During Tuesday’s debate, Clinton also expressed support for state laws, such as one in Texas, that grant in-state college tuition for undocumented immigrants.
Clinton’s visit, which formally launched her Latino Outreach program in Texas, also had the aura of a homecoming as Clinton and the Castro twins recalled her days as a young Yale law student registering black and Hispanic voters in San Antonio and South Texas during George McGovern’s 1972 presidential campaign.
Clinton described herself back then as a “blonde girl from Chicago” who “didn’t know a word of Spanish” but she said she developed a deep understanding and close friendships from her visits in the homes of struggling “mothers and grandmothers who worked long hours for not very much money.” With her during those early days in Texas was her boyfriend and future husband, who back then, Clinton said, had a “bushy head of hair” and looked like “a Viking.”
“Bill and I fell in love with South Texas,” she said. “We ate a lot of green enchiladas. We drank our share of Shiner Bocks. We ate way too much mango ice cream.”
Those youthful visits marked the start of what would be a lasting and ever-growing connection to Texas and Hispanics that was also nourished by her husband’s presidential campaigns and Hilllary Clinton’s own inaugural presidential run in 2008. She retains a strong base of Texas support left over from the 2008 campaign and has raised in excess of $2 million in Texas for her current presidential race.
Running against future boss Barack Obama in her unsuccessful first run for the Democratic nomination in 2008, Clinton outpolled Obama among Hispanic primary voters by nearly two-to-one, according to the Pew Hispanic Center. In Texas, where Hispanics now constitute more than 37 percent of the population, the Latino vote helped Clinton beat Obama in the Democratic primary, though the future president prevailed among caucus-goers in a bifurcated delegate apportionment arrangement known as the “Texas two-step.”
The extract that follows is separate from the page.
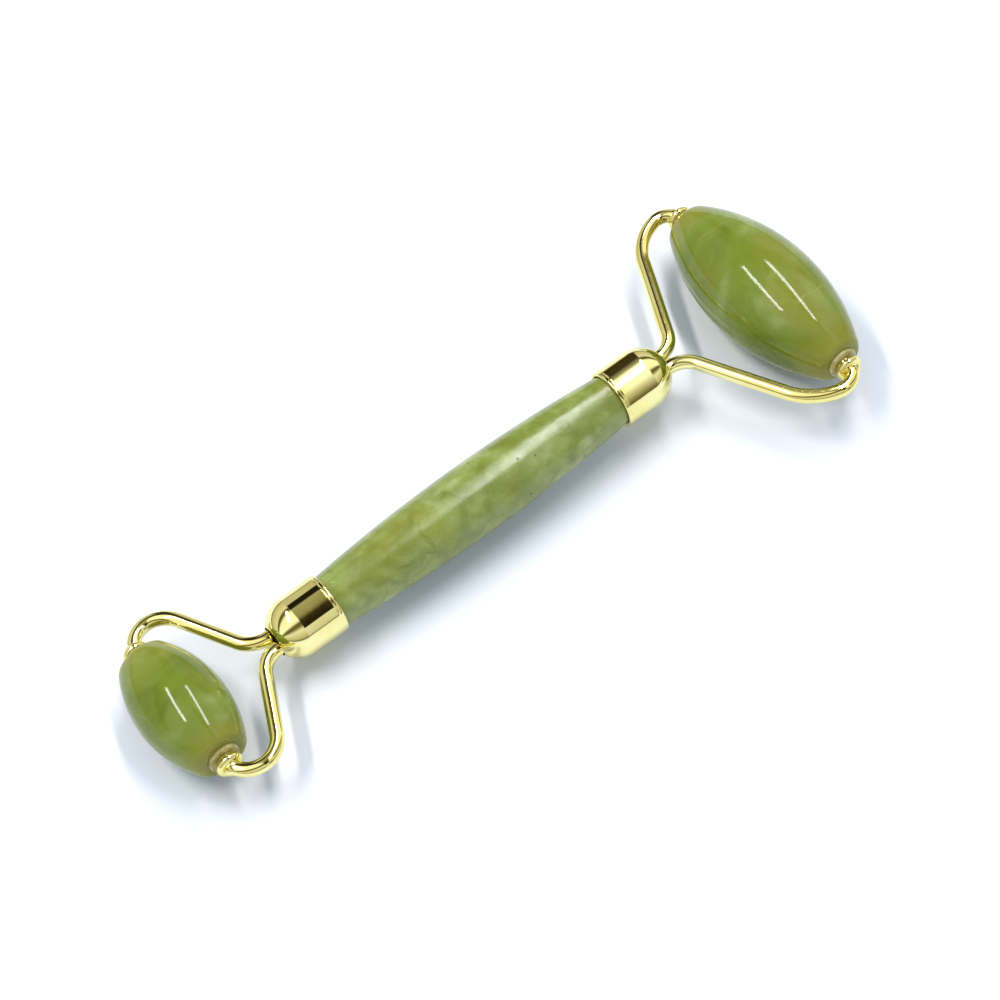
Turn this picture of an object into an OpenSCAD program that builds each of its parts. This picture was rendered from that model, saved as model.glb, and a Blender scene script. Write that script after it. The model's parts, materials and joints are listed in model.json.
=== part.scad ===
// Double-ended stone face roller, lying at rest on its two rollers.
// +X runs along the handle towards the large roller, both axles run along Y, +Z is up,
// and the surface that the roller lies on is z = 0. Millimetres.

/* [Grip] */
// Length of grip stone that shows between the two ferrules
grip_length = 61; // [50:0.5:80]
// Diameter of the grip at its middle
grip_mid_d = 12.7; // [10.2:0.1:14]
// Diameter of the grip where it enters a ferrule
grip_end_d = 9.7; // [9.1:0.1:10]
// Depth that each end of the grip goes into its ferrule
tenon_length = 4.6; // [3:0.1:4.8]

/* [Ferrules] */
// Length of a ferrule from its open rim to its nose
ferrule_length = 11.6; // [11.4:0.1:14]
// Wall thickness of a ferrule
ferrule_wall = 0.65; // [0.4:0.05:0.8]
// Diameter of the hole in the nose that lets both wire legs out
nose_hole_d = 5.6; // [5.5:0.05:6]

/* [Yoke wires] */
// Diameter of the wire that both yokes are bent from
wire_d = 2.6; // [2.2:0.1:2.6]
// Bend radius where the legs part in front of the nose
root_bend_r = 5; // [3.5:0.5:6]
// Large yoke, distance from the handle axis out to the top of each bow
large_bow = 25.6; // [25.3:0.1:26]
// Large yoke, angle of the straight arm to the handle axis
large_arm_angle = 65; // [60:1:70]
// Large yoke, bend radius of the shoulder
large_shoulder_r = 10.8; // [8:0.2:13]
// Large yoke, bend radius of the curl that turns in to the axle
large_curl_r = 3.4; // [3:0.1:4.5]
// Small yoke, distance from the handle axis out to the top of each bow
small_bow = 17.8; // [17.2:0.1:18.4]
// Small yoke, angle of the straight arm to the handle axis
small_arm_angle = 64; // [60:1:70]
// Small yoke, bend radius of the shoulder
small_shoulder_r = 6; // [4:0.2:8]
// Small yoke, bend radius of the curl that turns in to the axle
small_curl_r = 4.6; // [4:0.1:5.5]

/* [Roller stones] */
// Large stone, length between its flat ends
large_stone_length = 42; // [41.6:0.1:42.4]
// Large stone, diameter at its middle
large_stone_d = 20; // [17:0.5:23]
// Large stone, diameter of the ends before their edge is rounded
large_end_d = 8.4; // [8.2:0.1:10]
// Small stone, length between its flat ends
small_stone_length = 24.4; // [23.4:0.1:25.4]
// Small stone, diameter at its middle
small_stone_d = 16; // [14:0.5:18]
// Small stone, diameter of the ends before their edge is rounded
small_end_d = 9.4; // [8.4:0.1:10.4]
// Radius of the rounded edge round each end
end_edge_r = 1.6; // [1:0.1:2]

/* [Axles] */
// Diameter of the journal that a roller turns on
journal_d = 2; // [1.6:0.1:2.4]
// Radial running clearance between a journal and its sleeve
running_gap = 0.05; // [0.02:0.01:0.09]
// Diameter of the rounded collar that the wire end is brazed into
collar_d = 5; // [4.6:0.1:5.4]
// Width of the rounded collar
collar_w = 1.4; // [1.2:0.05:1.5]
// Diameter of the flange on each plastic sleeve
flange_d = 5.8; // [5:0.1:6]
// Diameter of the hole drilled in each end of a roller stone
stone_hole_d = 4; // [3.4:0.1:4.4]

/* [Hidden] */
$fn = 96;

// The two heads share their modules, which take a head's number
LARGE = 0;
SMALL = 1;
// Left and right are as seen looking from the small head towards the large one
LEFT = 1;
RIGHT = -1;

// Colours of the finishes
STONE_COLOUR = [0.50, 0.57, 0.24];
GOLD_COLOUR = [0.86, 0.76, 0.36];
SLEEVE_COLOUR = [0.82, 0.84, 0.74];
CEMENT_COLOUR = [0.28, 0.25, 0.10];

// Each head's own sizes, in the order large, small
stone_length = [large_stone_length, small_stone_length];
stone_r = [large_stone_d / 2, small_stone_d / 2];
end_r = [large_end_d / 2, small_end_d / 2];
bow = [large_bow, small_bow];
arm_angle = [large_arm_angle, small_arm_angle];
shoulder_r = [large_shoulder_r, small_shoulder_r];
shoulder_angle = [14, 28];
curl_r = [large_curl_r, small_curl_r];

// Ferrule
glue_gap = 0.05;
ferrule_bore_r = grip_end_d / 2 + glue_gap;
ferrule_r = ferrule_bore_r + ferrule_wall;
nose_hole_r = nose_hole_d / 2;
dome_centre = ferrule_length - sqrt(ferrule_r * ferrule_r - nose_hole_r * nose_hole_r);
rim_r = ferrule_wall / 2;
tenon_step = 0.1;
tenon_chamfer = 0.5;
nose_x = grip_length / 2 + ferrule_length;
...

The caucuses have been eliminated, ending the two-step and leaving only the March 1 primary in the 2016 presidential race. The earlier-than-normal March 1 date gives the state unaccustomed influence in deciding the party’s nominee, particularly since Texas, with 252 delegates, is the linchpin of so-called Super Tuesday contests being held in a dozen states on the same day.
Having a good week
The Texas welcome continued a good week for Clinton, beginning with what has been judged as a flawless debate performance against leading rival Bernie Sanders, a Vermont senator, and three other candidates who are struggling to stay in contention. Sanders gave Clinton an unexpected boost by saying that voters are tired of Clinton’s “damn emails,’ a reference to the nagging controversy over the email server that Clinton maintained as secretary of state.
Although Vice President Joe Biden, who has been considering an entry into the race, remains a wild-card in the Democratic contest, Texas Party Chairman Gilberto Hinojosa said Clinton’s victory in the debate may have effectively shut the door on Biden’s potential candidacy.
“He would have a very difficult time gaining ground at this stage of process,” said Hinojosa, the first Hispanic to hold a party chairmanship in Texas. Hinojosa said Clinton’s Texas appearance on Thursday further boosts her lead among Hispanics in her bid for a second victory in the state’s primary. He called the Castros’ endorsements a “major coup,” describing the two brothers as “the two most popular Democrats in Texas today.”
Both brothers are considered rising Texas stars and have been alternately mentioned as potential Democratic nominees in the next governor’s race in 2018. Julian Castro, as an Obama cabinet member who delivered the keynote address at the 2012 Democratic National Convention, is perhaps the more visible of the two outside of Texas and continues to draw buzz as a vice presidential possibility.
“My brother is enjoying his time at HUD, he’s glad to endorse Secretary Clinton and he’s focused on his work for the administration,” Congressman Castro told the Fort Worth Star-Telegram in advance of Thursday’s rally. “There will be many great candidates for V.P. that the nominee will have to choose from.”
The brothers also endorsed Clinton in her race against Obama during the 2008 Texas primary. Joaquin Castro said that Clinton’s support among Hispanics, an increasingly powerful voting bloc, would give Democrats heavy leverage in the general election race against Republicans but he acknowledged that Democrats would still face an uphill battle carrying red-state Texas, which hasn’t voted for a Democratic presidential candidate since 1976.
“I think with Hillary Clinton as the nominee, I think we could move the needle in Texas,” he said, “but winning the state outright in November of 2016 would still be a high hurdle.”
A statewide poll last month by the Texas Lyceum, a non-partisan Texas leadership organization, showed Clinton with 36 percent among prospective Democratic primary voters, compared to 24 percent for Sanders and 15 percent for Biden. Former Democratic Sen. Jim Webb of Virginia had 2 percent, while former Sen. Lincoln Chafee of Rhode Island and former Maryland Gov. Martin O’Malley didn’t register.